Development of multicaloric technologies for advancement of efficient cooling systems

Applications are invited for a highly interdisciplinary PhD studentship to research the design, development and testing of a multicaloric instrument, as well as to investigate multiferroic materials suitable for multicaloric solid state cooling. The three years post is available from 01 Oct 2018 and the successful candidate will receive a full University PhD bursary of £14,777 per annum.

How to apply:
We welcome applications from highly motivated prospective students who are committed to develop outstanding research outcomes. You can apply online at http://www.port.ac.uk/applyonline. Please quote project code MPHY4310518 in your application form.

A link to the online application form and comprehensive guidance notes can be found at www.port.ac.uk/pgapply

Informal enquiries are encouraged and can be made to Dr Melvin Vopson at melvin.vopson@port.ac.uk (02392 842246) or Prof. Mark Gaterell at mark.gaterell@port.ac.uk (02392 842943)

Applied Materials Society - 2018 Best Materials Physics Award


In May 2018, the Applied Materials Society will award one of the Physics level 6 students at the University of Portsmouth, the:

2018 Best Materials Physics Project Prize

The Award is in recognition of the most interesting and detailed research project in Condensed Matter Physics at level 6 undertaken during the 2017 - 2018 academic year. The winning research could be either theoretical or experimental, but the topic is restricted to Materials Science, Condensed Matter and Solid State Physics research. The AMS will announce the winner of this award at the Physics graduation poster conference in May 2018.

Successful Diamond Light Source proposal

Our Beam-line proposal at Diamond Light Source:

In-situ synchrotron studies of anti-ferroelectric materials for digital data storage

scheduled in the allocation period 23 from Apr 2018 - Oct 2018, has been awarded  6 shifts on I11: High Resolution Powder Diffraction.

EPSRC:Research Grant Success

Our EPSRC proposal:

Anti-ferroelectric materials for non-volatile memory applications

has just been awarded. This grant will facilitate Dr Vopson's travel for five weeks to three overseas institutions, in two countries, in order to perform and receive training on specialized experiments for anti-ferroelectric materials. The partner institutions are: Western Digital, a multibillion $ data storage company based in California, Iowa State University and the National Institute of Materials Physics (NIMP), Bucharest.

Plasma sputtering system upgrade

We are pleased with the completion of the first part of our LabLine Plasma Sputtering upgrade. The system has been improved by adding a second mass flow controller (MFC) to allow the Oxygen / Argonne reactive plasma sputtering of oxide dielectric materials. The second part of the upgrade is to connect the Oxygen gas bottle to the MFC.
The ECLIPSE software has been already upgraded. This is an excellent capability / addition that will support at least two L6 project students this year and one PhD student research.

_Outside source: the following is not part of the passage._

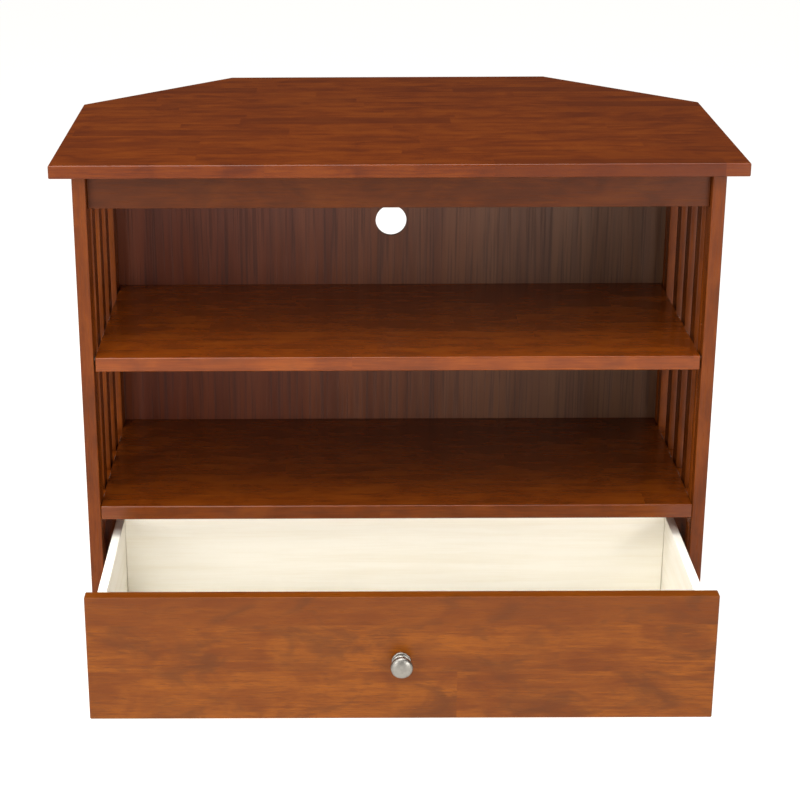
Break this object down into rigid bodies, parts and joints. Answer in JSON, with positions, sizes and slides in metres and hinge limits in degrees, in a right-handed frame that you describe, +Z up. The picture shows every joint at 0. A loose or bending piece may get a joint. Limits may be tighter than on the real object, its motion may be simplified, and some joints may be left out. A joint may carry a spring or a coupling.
{
  "type": "media cabinet",
  "caption": "Corner media cabinet with a cut-corner top, slatted sides, two open compartments, a flat back with a cable hole and a drawer on ball-bearing slides.",
  "frame": {"origin": "on the floor, at the centre of the box round the whole part with the drawer as it stands, open by 236 mm", "axes": "+X to the right seen from the front, +Y towards the back, +Z up; the drawer opens towards -Y"},
  "size_m": [0.914, 0.8642, 0.762],
  "materials": {
    "stained_wood": "red-brown stain under satin lacquer",
    "oak_veneer_back": "open-grain oak veneer, dark stain",
    "drawer_board": "pale clear-coated board",
    "zinc_steel": "bright zinc plate",
    "retainer_steel": "plain steel strip with balls",
    "satin_nickel": "satin nickel plate",
    "nylon": "moulded nylon"
  },
  "bodies": {
    "cabinet": {"top_panel": "stained_wood", "front_apron": "stained_wood", "front_toe_rail": "stained_wood", "rear_top_rail": "stained_wood", "rear_bottom_rail": "stained_wood", "back_panel": "oak_veneer_back", "upper_shelf": "stained_wood", "lower_shelf": "stained_wood", "left_front_stile": "stained_wood", "left_rear_stile": "stained_wood", "left_top_rail": "stained_wood", "left_lower_panel": "stained_wood", "left_slat_1": "stained_wood", "left_slat_2": "stained_wood", "left_slat_3": "stained_wood", "left_front_glide": "nylon", "left_rear_glide": "nylon", "left_top_angle_1": "zinc_steel", "left_top_angle_2": "zinc_steel", "shelf_pin_left_front": "zinc_steel", "shelf_pin_left_rear": "zinc_steel", "left_slide_fixed_member": "zinc_steel", "right_front_stile": "stained_wood", "right_rear_stile": "stained_wood", "right_top_rail": "stained_wood", "right_lower_panel": "stained_wood", "right_slat_1": "stained_wood", "right_slat_2": "stained_wood", "right_slat_3": "stained_wood", "right_front_glide": "nylon", "right_rear_glide": "nylon", "right_top_angle_1": "zinc_steel", "right_top_angle_2": "zinc_steel", "shelf_pin_right_front": "zinc_steel", "shelf_pin_right_rear": "zinc_steel", "right_slide_fixed_member": "zinc_steel"},
    "drawer": {"drawer_front": "stained_wood", "drawer_box_front": "drawer_board", "drawer_box_back": "drawer_board", "drawer_box_left_side": "drawer_board", "drawer_box_right_side": "drawer_board", "drawer_bottom": "drawer_board", "drawer_knob": "satin_nickel", "knob_screw": "zinc_steel", "left_slide_drawer_member": "zinc_steel", "right_slide_drawer_member": "zinc_steel"},
    "left_slide_middle": {"left_slide_middle_member": "zinc_steel"},
    "left_outer_cage": {"left_slide_outer_cage": "retainer_steel"},
    "left_inner_cage": {"left_slide_inner_cage": "retainer_steel"},
    "right_slide_middle": {"right_slide_middle_member": "zinc_steel"},
    "right_outer_cage": {"right_slide_outer_cage": "retainer_steel"},
    "right_inner_cage": {"right_slide_inner_cage": "retainer_steel"}
  },
  "joints": [
    {"name": "drawer_slide", "type": "slide", "parent": "cabinet", "child": "drawer", "axis": [0, -1, 0], "range_m": [-0.236, 0.064]},
    {"name": "left_slide_middle_travel", "type": "slide", "parent": "cabinet", "child": "left_slide_middle", "axis": [0, -1, 0], "range_m": [-0.118, 0.032]},
    {"name": "left_outer_cage_travel", "type": "slide", "parent": "cabinet", "child": "left_outer_cage", "axis": [0, -1, 0], "range_m": [-0.059, 0.016]},
    {"name": "left_inner_cage_travel", "type": "slide", "parent": "cabinet", "child": "left_inner_cage", "axis": [0, -1, 0], "range_m": [-0.177, 0.048]},
    {"name": "right_slide_middle_travel", "type": "slide", "parent": "cabinet", "child": "right_slide_middle", "axis": [0, -1, 0], "range_m": [-0.118, 0.032]},
    {"name": "right_outer_cage_travel", "type": "slide", "parent": "cabinet", "child": "right_outer_cage", "axis": [0, -1, 0], "range_m": [-0.059, 0.016]},
    {"name": "right_inner_cage_travel", "type": "slide", "parent": "cabinet", "child": "right_inner_cage", "axis": [0, -1, 0], "range_m": [-0.177, 0.048]}
  ],
  "couplings": [
    {"joint": "left_slide_middle_travel", "follows": "drawer_slide", "ratio": 0.5},
    {"joint": "left_outer_cage_travel", "follows": "drawer_slide", "ratio": 0.25},
    {"joint": "left_inner_cage_travel", "follows": "drawer_slide", "ratio": 0.75},
    {"joint": "right_slide_middle_travel", "follows": "drawer_slide", "ratio": 0.5},
    {"joint": "right_outer_cage_travel", "follows": "drawer_slide", "ratio": 0.25},
    {"joint": "right_inner_cage_travel", "follows": "drawer_slide", "ratio": 0.75}
  ]
}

Our first research paper on KJL LabLine Plasma Sputtering system published

Physica B: Condensed Matter Physica B: Condensed Matter, Volume 525, 15 November 2017, Pages 12-15

Development of flexible Ni80Fe20 magnetic nano-thin films 

 M.M. Vopson, J. Naylor, T. Saengow, E.G. Rogers, S. Lepadatu, Y.K. Fetisov

Flexible magnetic Ni80Fe20 thin films with excellent adhesion, mechanical and magnetic properties have been fabricated using magnetron plasma deposition. We demonstrate that flexible Ni80Fe20 thin films maintain their non-flexible magnetic properties when the films are over 60 nm thick. However, when their thickness is reduced, the flexible thin films display significant increase in their magnetic coercive field compared to identical films coated on a solid Silicon substrate. For a 15 nm flexible Ni80Fe20 film coated onto 110 µm Polyvinylidene fluoride polymer substrate, we achieved a remarkable 355% increase in the magnetic coercive field relative to the same film deposited onto a Si substrate. Experimental evidence, backed by micro-magnetic modelling, indicates that the increase in the coercive fields is related to the larger roughness texture of the flexible substrates. This effect essentially transforms soft Ni80Fe20 permalloy thin films into medium/hard magnetic films allowing not only mechanical flexibility of the structure, but also fine tuning of their magnetic properties.

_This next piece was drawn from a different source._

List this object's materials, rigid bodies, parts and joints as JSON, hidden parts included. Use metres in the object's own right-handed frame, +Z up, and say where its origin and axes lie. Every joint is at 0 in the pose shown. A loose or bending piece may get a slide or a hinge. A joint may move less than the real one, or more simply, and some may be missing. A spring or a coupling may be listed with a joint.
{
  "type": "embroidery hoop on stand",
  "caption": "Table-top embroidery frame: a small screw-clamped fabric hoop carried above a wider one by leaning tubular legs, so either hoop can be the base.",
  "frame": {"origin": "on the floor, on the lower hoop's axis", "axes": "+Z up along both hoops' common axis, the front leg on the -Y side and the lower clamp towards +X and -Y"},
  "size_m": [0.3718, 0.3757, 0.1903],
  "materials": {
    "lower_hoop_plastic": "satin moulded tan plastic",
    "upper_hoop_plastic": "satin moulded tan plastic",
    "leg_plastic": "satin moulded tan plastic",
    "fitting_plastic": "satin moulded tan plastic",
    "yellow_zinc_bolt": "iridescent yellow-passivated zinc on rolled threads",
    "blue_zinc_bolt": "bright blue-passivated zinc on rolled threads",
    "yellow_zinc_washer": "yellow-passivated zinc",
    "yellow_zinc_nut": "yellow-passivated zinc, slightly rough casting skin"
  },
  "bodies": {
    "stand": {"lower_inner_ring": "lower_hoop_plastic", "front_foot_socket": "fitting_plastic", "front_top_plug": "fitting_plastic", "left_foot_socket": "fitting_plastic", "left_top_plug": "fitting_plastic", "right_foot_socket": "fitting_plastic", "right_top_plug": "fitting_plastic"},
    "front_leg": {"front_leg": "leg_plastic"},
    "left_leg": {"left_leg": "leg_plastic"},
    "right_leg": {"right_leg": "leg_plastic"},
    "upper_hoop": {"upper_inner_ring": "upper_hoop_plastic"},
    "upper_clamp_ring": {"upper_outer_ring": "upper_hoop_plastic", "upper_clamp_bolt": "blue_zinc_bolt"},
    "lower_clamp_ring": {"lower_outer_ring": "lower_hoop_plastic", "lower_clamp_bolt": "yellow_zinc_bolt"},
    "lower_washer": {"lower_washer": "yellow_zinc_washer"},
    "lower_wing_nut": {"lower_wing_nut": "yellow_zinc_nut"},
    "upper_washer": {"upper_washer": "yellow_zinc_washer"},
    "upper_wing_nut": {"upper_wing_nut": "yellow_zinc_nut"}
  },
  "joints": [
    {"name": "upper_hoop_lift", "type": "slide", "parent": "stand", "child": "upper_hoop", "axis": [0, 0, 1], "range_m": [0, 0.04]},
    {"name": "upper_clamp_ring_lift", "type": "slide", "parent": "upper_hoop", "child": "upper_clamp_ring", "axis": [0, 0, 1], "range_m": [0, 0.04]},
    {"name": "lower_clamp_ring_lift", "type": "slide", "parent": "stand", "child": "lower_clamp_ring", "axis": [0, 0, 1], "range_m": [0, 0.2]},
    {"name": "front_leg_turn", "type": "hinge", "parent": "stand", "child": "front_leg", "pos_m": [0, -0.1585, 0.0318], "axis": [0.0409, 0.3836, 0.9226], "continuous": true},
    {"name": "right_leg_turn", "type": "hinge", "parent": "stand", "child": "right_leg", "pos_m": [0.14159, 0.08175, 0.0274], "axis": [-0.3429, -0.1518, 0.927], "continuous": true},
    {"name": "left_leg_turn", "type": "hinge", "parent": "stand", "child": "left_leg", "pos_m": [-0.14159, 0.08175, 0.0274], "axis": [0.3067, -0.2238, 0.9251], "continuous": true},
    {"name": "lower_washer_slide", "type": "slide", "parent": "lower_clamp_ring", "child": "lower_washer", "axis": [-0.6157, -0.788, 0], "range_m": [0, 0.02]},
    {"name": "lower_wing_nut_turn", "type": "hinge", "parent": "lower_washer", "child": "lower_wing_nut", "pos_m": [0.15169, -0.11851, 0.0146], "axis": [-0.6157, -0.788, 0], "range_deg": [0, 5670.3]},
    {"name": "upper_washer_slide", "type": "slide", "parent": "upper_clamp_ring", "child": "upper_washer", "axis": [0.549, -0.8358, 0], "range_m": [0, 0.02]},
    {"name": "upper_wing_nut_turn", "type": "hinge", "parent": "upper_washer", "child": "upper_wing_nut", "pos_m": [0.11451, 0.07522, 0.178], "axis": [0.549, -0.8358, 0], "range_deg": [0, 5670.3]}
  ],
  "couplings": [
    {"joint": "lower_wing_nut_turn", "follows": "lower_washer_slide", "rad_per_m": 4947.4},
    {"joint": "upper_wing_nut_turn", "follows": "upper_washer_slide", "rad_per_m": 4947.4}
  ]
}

Get full text here: https://authors.elsevier.com/a/1VgqF3HWvdxey4

A big welcome to our new PhD students in AML

Two new PhD students have been recruited to work in the Applied Materials Laboratory under Dr Vopson's supervision. Mr Michal Belusky will undertake a full time research project investigating "Deposition of flexible thin films via magnetron plasma sputtering". Mr Andrew Nomuoja will start his part-time PhD on a project involving theoretical and experimental studies of polarization dynamics in ferroelectric and anti-ferroelectric materials. We wish a warm welcome to both new members and best of luck with their research projects.

A memory effect in anti-ferroelectric materials discovered

Initial studies of anti-ferroelectric materials in the Applied Materials Laboratory at the University of Portsmouth indicate that these polar dielectrics can store digital information. The experimental results are very encouraging and an article is in preparation. Dr Vopson and Prof. Tan from Iowa State University, are currently working on the proposal of a novel anti-ferroelectric random access memory chip (AFRAM) that will compete with traditional ferroelectric random access memory (FRAM) to deliver twice the memory storage capacity in the same volume.